Gafil Ölen Bir Kişinin Hali Nasıl Olur?
Gafil olarak ölen bir kişinin hali nasıl olur? Bir mü’min, öldükten sonra da yaşamaya devam eder mi?
Mâneviyattan gâfil, gönlü ilâhî hikmet ve hakîkatlere âşinâ olmamış bir kimsenin hâlini yansıtan şu hâdise ne ibret vericidir:
Hak dostlarından Necmeddîn-i Kübrâ Hazretleri, talebeleriyle birlikte sâlih bir zâtın cenâzesine iştirâk etmişti. Mevtâya telkinde bulunulduğu sırada Necmeddîn-i Kübrâ Hazretleri, birden tebessüm etti. Talebeleri, hocalarının böyle bir anda tebessüm etmesine hayret edip bunun hikmetini sordular. Hazret önce açıklamak istemedi. Fakat ısrâr edilince de şöyle dedi:
“–Telkin veren kimsenin kalbi gâfil; mezara giren mevtânın kalbi ise dipdiri. Gâfil birinin, kalben diri olana telkin vermesine hayret ettim.”
Nefsini tezkiye, kalbini de tasfiye eden bir mü’min, öldükten sonra da yaşamaya devam eder. Bunu yapamayanların ise daha hayattayken bile bir ölüden farkları yoktur.

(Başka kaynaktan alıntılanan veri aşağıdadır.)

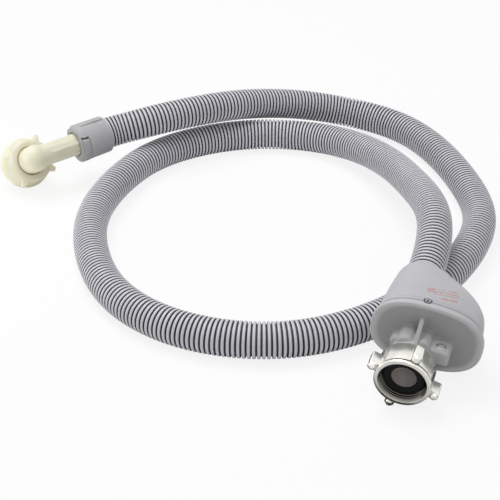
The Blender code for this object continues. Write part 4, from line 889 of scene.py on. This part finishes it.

Ölü kalpler, peygamberler ve sâlih kulların sahip olduğu zâkir ve diri kalplerin zıddına, îmâna dâir bütün nasip kapıları kilitlenmiş, mühürlü kalplerdir. Zira hidâyet nûruna âmâ kesilen bu tip kalpler, peygamberler ve Hak dostlarının kendilerine sundukları kurtuluş ve saâdet reçetelerini, nefsânî ve süflî arzularına ters düştüğü için dâimâ îtiraz ile karşılamış yahut bîgâne kalma bedbahtlığına düşmüşlerdir.